→ **Task goal**: Reproduce exactly the lines below from the one containing "nodes[name] = led(size, place)" through the one containing "obj.data.transform(world)", including both, and nothing else.

→ **Provided material**:

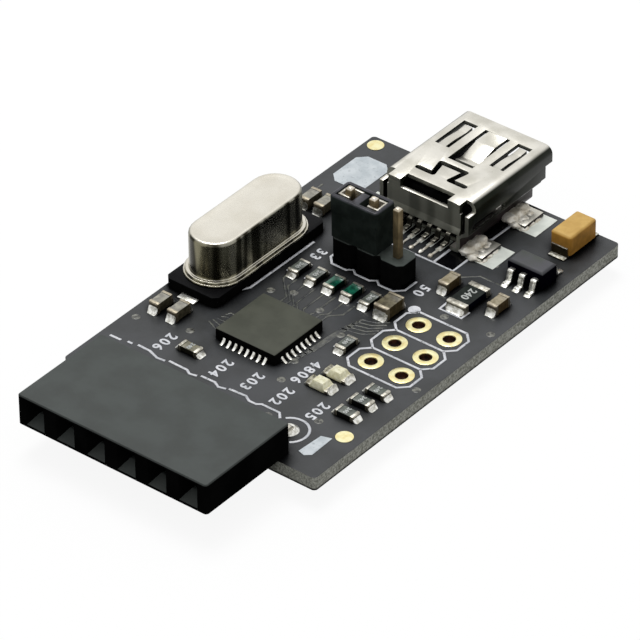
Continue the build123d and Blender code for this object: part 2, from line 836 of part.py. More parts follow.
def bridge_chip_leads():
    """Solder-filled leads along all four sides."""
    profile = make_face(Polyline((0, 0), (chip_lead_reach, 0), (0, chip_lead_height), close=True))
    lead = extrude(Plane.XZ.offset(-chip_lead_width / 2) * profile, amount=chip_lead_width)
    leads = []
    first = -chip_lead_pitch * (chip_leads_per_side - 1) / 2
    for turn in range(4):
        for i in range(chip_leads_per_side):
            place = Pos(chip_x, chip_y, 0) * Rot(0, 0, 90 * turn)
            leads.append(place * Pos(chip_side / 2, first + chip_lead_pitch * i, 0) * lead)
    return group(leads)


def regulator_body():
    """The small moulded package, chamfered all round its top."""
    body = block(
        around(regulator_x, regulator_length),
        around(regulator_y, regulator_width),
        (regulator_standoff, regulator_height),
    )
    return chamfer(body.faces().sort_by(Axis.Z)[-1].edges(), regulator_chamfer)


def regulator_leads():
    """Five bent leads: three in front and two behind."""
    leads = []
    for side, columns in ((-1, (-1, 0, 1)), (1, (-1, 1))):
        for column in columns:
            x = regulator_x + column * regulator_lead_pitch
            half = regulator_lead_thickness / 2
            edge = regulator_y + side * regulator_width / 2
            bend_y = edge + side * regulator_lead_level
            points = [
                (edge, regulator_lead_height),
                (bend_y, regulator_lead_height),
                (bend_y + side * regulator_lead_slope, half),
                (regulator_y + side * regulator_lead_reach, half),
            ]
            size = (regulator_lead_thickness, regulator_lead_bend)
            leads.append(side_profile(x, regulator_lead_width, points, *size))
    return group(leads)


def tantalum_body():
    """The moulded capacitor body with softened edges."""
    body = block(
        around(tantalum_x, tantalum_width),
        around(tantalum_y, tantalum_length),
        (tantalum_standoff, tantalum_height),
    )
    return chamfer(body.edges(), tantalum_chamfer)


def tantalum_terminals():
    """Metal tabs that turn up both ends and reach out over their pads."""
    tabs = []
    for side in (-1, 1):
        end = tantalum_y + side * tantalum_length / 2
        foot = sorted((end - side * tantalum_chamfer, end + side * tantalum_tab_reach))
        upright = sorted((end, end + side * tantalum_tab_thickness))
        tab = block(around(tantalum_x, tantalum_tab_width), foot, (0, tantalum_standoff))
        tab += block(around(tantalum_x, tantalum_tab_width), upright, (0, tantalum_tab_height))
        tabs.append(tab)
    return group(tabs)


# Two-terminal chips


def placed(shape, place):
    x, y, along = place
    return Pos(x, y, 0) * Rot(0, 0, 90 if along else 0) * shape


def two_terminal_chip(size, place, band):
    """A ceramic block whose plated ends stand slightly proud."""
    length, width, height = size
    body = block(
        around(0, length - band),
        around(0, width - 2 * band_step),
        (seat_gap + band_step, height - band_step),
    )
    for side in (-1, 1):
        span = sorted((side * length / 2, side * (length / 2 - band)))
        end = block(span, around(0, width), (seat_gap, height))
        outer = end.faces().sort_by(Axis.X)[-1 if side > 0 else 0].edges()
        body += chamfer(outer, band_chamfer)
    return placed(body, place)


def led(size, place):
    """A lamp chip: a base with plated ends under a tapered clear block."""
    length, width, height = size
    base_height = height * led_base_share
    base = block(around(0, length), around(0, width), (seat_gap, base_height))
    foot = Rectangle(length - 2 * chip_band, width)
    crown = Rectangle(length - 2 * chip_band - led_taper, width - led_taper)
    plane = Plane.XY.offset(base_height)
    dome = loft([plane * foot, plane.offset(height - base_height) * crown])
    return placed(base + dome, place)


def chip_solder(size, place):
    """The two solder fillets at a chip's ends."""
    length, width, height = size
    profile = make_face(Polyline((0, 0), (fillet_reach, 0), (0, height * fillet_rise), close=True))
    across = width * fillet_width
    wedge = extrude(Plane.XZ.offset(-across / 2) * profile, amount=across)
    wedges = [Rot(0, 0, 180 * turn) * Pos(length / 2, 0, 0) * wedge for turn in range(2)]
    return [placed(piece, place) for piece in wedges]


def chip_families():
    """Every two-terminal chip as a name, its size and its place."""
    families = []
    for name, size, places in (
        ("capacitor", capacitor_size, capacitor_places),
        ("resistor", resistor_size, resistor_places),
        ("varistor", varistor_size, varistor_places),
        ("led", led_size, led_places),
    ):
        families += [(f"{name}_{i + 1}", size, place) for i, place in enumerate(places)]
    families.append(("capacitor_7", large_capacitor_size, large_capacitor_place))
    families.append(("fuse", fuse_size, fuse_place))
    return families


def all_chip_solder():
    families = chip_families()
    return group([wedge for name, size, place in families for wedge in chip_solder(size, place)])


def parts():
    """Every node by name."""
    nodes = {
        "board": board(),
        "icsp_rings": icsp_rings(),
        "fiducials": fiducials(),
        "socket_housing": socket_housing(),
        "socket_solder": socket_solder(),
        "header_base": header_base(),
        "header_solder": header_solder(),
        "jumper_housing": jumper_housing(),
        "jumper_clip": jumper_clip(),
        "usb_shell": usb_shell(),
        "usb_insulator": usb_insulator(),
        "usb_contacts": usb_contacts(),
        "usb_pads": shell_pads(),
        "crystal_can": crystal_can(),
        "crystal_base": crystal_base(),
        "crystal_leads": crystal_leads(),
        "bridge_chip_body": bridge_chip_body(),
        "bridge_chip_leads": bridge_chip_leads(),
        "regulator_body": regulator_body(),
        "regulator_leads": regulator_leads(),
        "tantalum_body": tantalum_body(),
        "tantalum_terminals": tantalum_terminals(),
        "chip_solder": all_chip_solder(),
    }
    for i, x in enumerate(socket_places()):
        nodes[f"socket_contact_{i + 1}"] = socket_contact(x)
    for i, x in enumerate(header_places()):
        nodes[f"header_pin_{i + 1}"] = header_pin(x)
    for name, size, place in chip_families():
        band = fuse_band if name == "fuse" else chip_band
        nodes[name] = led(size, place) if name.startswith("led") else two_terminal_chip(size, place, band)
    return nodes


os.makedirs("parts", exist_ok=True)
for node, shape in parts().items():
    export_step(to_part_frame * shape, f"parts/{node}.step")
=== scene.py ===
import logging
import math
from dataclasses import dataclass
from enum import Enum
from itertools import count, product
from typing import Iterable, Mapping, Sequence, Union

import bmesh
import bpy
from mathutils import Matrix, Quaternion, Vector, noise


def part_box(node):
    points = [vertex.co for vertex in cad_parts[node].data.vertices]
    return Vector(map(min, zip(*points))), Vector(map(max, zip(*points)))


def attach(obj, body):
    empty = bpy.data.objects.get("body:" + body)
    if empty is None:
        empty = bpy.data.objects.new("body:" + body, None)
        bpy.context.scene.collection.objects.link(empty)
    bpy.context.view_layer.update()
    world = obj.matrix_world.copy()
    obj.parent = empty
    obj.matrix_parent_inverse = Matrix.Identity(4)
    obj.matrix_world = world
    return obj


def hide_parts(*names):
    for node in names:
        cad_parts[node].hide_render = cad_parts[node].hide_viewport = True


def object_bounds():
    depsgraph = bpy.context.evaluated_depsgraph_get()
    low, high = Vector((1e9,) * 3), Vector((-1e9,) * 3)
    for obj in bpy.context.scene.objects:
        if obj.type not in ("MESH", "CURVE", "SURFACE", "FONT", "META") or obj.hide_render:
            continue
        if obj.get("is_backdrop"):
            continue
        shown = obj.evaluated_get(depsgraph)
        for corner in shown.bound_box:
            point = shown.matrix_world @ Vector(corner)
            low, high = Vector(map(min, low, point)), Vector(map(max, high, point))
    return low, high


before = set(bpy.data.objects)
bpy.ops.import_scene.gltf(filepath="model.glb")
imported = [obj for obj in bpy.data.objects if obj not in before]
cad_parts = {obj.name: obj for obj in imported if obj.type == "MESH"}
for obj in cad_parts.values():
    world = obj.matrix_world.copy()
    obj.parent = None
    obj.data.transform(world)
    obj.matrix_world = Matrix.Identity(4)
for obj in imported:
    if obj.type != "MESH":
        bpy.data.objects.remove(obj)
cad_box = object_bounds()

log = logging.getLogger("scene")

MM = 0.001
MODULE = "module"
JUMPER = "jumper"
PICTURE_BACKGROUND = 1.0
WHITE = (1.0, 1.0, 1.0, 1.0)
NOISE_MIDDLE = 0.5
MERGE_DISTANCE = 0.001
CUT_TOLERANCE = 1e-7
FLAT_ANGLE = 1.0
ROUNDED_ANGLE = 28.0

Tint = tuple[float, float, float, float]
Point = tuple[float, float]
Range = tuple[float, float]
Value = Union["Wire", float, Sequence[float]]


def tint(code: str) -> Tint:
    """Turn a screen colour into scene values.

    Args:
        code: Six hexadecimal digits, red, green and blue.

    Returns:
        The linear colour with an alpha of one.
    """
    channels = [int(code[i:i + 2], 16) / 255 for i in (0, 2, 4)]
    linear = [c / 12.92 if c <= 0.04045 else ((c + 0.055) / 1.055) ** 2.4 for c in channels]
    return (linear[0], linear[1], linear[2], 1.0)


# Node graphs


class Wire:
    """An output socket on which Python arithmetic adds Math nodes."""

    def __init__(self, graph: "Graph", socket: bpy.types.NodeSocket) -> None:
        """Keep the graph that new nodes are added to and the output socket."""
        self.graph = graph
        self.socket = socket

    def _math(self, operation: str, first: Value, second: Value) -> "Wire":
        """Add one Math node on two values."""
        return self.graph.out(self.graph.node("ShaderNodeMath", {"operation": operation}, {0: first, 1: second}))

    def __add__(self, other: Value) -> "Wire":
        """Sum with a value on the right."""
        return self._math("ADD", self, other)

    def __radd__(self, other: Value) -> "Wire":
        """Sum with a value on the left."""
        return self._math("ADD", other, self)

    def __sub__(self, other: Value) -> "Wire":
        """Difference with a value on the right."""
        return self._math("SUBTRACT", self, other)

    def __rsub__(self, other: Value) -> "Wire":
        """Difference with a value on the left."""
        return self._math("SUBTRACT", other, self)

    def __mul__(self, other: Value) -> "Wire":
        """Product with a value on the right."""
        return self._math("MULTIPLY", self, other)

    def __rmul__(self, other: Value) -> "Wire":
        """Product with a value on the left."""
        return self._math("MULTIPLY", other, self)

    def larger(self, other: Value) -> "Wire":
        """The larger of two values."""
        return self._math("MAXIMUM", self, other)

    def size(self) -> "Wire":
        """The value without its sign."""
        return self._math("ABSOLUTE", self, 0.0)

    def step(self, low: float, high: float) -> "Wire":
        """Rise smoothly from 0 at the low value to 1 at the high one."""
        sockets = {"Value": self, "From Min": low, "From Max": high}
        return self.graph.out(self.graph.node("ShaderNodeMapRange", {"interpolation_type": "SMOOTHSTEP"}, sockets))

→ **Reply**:
        nodes[name] = led(size, place) if name.startswith("led") else two_terminal_chip(size, place, band)
    return nodes


os.makedirs("parts", exist_ok=True)
for node, shape in parts().items():
    export_step(to_part_frame * shape, f"parts/{node}.step")
=== scene.py ===
import logging
import math
from dataclasses import dataclass
from enum import Enum
from itertools import count, product
from typing import Iterable, Mapping, Sequence, Union

import bmesh
import bpy
from mathutils import Matrix, Quaternion, Vector, noise


def part_box(node):
    points = [vertex.co for vertex in cad_parts[node].data.vertices]
    return Vector(map(min, zip(*points))), Vector(map(max, zip(*points)))


def attach(obj, body):
    empty = bpy.data.objects.get("body:" + body)
    if empty is None:
        empty = bpy.data.objects.new("body:" + body, None)
        bpy.context.scene.collection.objects.link(empty)
    bpy.context.view_layer.update()
    world = obj.matrix_world.copy()
    obj.parent = empty
    obj.matrix_parent_inverse = Matrix.Identity(4)
    obj.matrix_world = world
    return obj


def hide_parts(*names):
    for node in names:
        cad_parts[node].hide_render = cad_parts[node].hide_viewport = True


def object_bounds():
    depsgraph = bpy.context.evaluated_depsgraph_get()
    low, high = Vector((1e9,) * 3), Vector((-1e9,) * 3)
    for obj in bpy.context.scene.objects:
        if obj.type not in ("MESH", "CURVE", "SURFACE", "FONT", "META") or obj.hide_render:
            continue
        if obj.get("is_backdrop"):
            continue
        shown = obj.evaluated_get(depsgraph)
        for corner in shown.bound_box:
            point = shown.matrix_world @ Vector(corner)
            low, high = Vector(map(min, low, point)), Vector(map(max, high, point))
    return low, high


before = set(bpy.data.objects)
bpy.ops.import_scene.gltf(filepath="model.glb")
imported = [obj for obj in bpy.data.objects if obj not in before]
cad_parts = {obj.name: obj for obj in imported if obj.type == "MESH"}
for obj in cad_parts.values():
    world = obj.matrix_world.copy()
    obj.parent = None
    obj.data.transform(world)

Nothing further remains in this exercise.